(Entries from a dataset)
────────

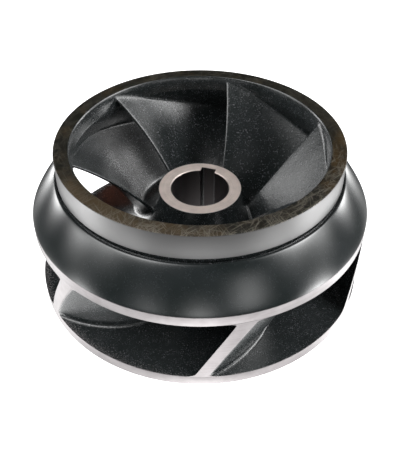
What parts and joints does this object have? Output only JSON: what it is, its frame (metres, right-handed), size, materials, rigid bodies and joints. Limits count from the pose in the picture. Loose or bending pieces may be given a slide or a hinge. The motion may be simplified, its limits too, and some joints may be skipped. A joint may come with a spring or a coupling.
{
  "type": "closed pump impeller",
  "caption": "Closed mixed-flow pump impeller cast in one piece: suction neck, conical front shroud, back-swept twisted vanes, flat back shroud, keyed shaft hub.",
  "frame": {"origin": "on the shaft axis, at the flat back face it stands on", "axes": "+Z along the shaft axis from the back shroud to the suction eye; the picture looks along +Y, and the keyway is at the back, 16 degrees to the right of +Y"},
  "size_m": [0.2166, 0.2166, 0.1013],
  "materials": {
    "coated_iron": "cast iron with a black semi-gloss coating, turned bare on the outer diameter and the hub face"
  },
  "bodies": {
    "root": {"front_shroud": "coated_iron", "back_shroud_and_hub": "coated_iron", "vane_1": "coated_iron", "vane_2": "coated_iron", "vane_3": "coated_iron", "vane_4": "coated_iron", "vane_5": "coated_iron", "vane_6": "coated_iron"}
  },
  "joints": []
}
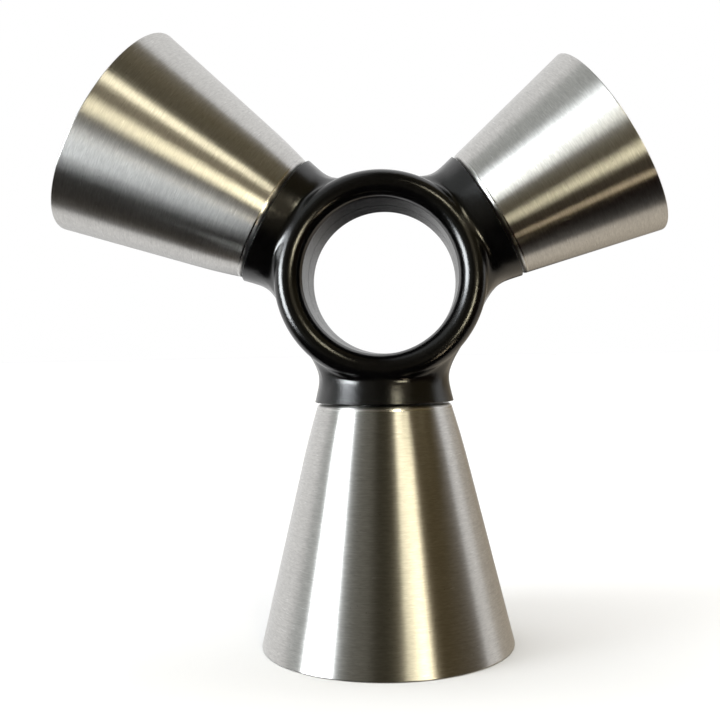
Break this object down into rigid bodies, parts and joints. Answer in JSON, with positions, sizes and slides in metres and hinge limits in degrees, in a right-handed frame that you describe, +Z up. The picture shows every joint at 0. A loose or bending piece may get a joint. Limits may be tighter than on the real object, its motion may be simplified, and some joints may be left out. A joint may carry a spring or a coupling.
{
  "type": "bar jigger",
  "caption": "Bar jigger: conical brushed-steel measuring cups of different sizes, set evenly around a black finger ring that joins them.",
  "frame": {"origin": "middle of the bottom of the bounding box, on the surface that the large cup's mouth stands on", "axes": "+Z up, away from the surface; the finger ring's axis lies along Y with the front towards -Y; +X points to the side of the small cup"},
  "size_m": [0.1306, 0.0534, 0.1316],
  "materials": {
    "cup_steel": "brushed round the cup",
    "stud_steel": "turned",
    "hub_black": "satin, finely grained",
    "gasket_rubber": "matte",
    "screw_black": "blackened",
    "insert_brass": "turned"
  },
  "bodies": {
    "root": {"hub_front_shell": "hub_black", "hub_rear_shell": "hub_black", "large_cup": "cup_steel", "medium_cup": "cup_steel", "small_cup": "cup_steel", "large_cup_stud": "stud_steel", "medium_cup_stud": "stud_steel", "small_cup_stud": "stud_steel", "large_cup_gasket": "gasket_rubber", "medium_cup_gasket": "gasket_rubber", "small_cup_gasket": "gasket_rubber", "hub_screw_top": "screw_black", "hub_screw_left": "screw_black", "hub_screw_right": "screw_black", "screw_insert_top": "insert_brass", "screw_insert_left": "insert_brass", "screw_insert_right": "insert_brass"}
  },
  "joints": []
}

────────

* Work to do:
Locate and copy each line in the data above that includes the word "picture".

* Result:
What parts and joints does this object have? Output only JSON: what it is, its frame (metres, right-handed), size, materials, rigid bodies and joints. Limits count from the pose in the picture. Loose or bending pieces may be given a slide or a hinge. The motion may be simplified, its limits too, and some joints may be skipped. A joint may come with a spring or a coupling.
  "frame": {"origin": "on the shaft axis, at the flat back face it stands on", "axes": "+Z along the shaft axis from the back shroud to the suction eye; the picture looks along +Y, and the keyway is at the back, 16 degrees to the right of +Y"},
Break this object down into rigid bodies, parts and joints. Answer in JSON, with positions, sizes and slides in metres and hinge limits in degrees, in a right-handed frame that you describe, +Z up. The picture shows every joint at 0. A loose or bending piece may get a joint. Limits may be tighter than on the real object, its motion may be simplified, and some joints may be left out. A joint may carry a spring or a coupling.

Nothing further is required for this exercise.